Una vera Odissea per i piloti è stata quest’ultima edizione della Dakar appena conclusasi a Valparaiso in Cile dopo 12 estenuanti tappe che hanno portato i concorrenti ad attraversare Argentina, Bolivia e Cile appunto.
Un’Odissea lunga almeno una settimana, ovvero lungo il tratto argentino dove le temperature hanno sfiorato i 45 gradi di media mettendo a durissima prova uomini e mezzi, e proprio per questo motivo un motociclista belga ha purtroppo perduto la vita nel deserto sudamericano, anche forse per la leggerezza con cui l’organizzatore ASO ha organizzato i soccorsi in quelle giornate “roventi” d’Argentina.
Come previsto sin dall’inizio, la vittoria finale è andata allo squadrone MINI di Sven Quandt, che ha schierato alla partenza ben 12 vetture – una vera Panzer Divisionen_ ma non al solito favorito francese Peterhansel (visto normalmente di buon occhio dagli organizzatori transalpini) bensì al catalano Nani Roma, già vincitore della Dakar su due ruote ed espertissimo nonché velocissimo sulle dune e sugli sterrati sudamericani; a nulla sono serviti i continui attacchi del Qatarino Nasser Al Attiya il quale ha sperato sino all’ultimo di salire sul gradino più alto del podio, ma Roma è risultato di gran lunga più performante sin dalle primissime battute di gara.
Che dire degli italiani in gara nella sezione auto?
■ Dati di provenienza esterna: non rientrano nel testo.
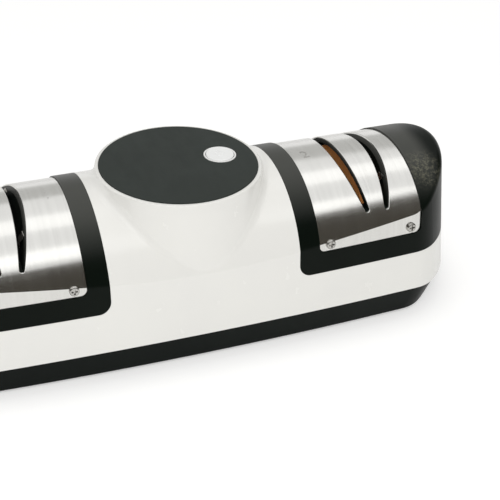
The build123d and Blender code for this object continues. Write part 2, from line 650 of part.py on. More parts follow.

Un disastro completo, infatti Bedin ha portato a termine soltanto la prima tappa alla guida del proprio buggy, mentre i Cinotto (padre e figlio) hanno abbandonato alla terza e quarta sezione cronometrata; la Fiat Panda di Giulio Verzelletti, ha arrancato per tutta la gara, terminando moltissime tappe a traino del proprio Unimog di assistenza, sino a due tappe dal termine quando ha abbandonato esausta.
Il vero protagonista di questa Dakar 2014 è stato però il caldo che ha flagellato tutta la parte Argentina della competizione, infatti sia nella sezione due ruote che in quella a quattro ruote, gli abbandoni sono sati copiosissimi, per rotture meccaniche, incidenti o malori provocati dalle temperature inaspettate anche dagli organizzatori; fortunatamente dopo il passaggio della Cordigliera delle Ande e con l’ingresso in Bolivia e Cile, la situazione climatica è nettamente migliorata, con temperature più sopportabili e di conseguenza di maggio respire per i mezzi motorizzati e per i piloti impegnati in gara.
La categoria Camion, è stata a vantaggio, come sempre dei Kamaz, infatti l’azienda di Kazan ha schierato, proprio per trionfare ben sei mastodonti alla partenza, riportando alla fine un trionfo previsto ma apprezzato da tutti, vista la grande professionalità della squadra russa che ha però dovuto combattere giornalmente con ò’agguerrito olandese De Rooy che ha dovuto però capitolare dinnanzi allo strapotere Kamaz.
Un pensiero ci fa riflettere riguardo a questa massacrante competizione dai costi esorbitanti per i piloti: che senso ha partecipare alla Dakar sapendo di poter completare solo alcune tappe con il proprio mezzo e comunque confondersi nella massa dei concorrenti, quando con il medesimo importo potrebbero completare una completa stagione di Rallyes/Baja Cross Country?
La cronaca di questa Dakar è però piuttosto scevra di particolari nella categoria auto, infatti la classifica ha visto fin dal primo giorno la vittoria di una MINI (indipendentemente chi ne fosse il pilota) tranne una giornata in cui ha trionfato lo spagnolo Sainz alla guida di un Buggy SMG, e quindi la cronaca ha offerto ben pochi spunti eccitanti dal punto di vista sportivo e tecnico data la grande ed inutile supremazia dell’armata teutonica MINI.
Anche nella categoria moto, una buona notizia per la Catalogna, infatti Marc Coma ha dominato questa tremenda Dakar, non permettendo al favorito (francese) Despres di salire sul gradino massimo del podio e consentendo così alla KTM di riprendere il dominio in questo tipo di competizioni, dominio che nel 2013 sembrava essere passato ad Honda, in questa Dakar però assolutamente non protagonista.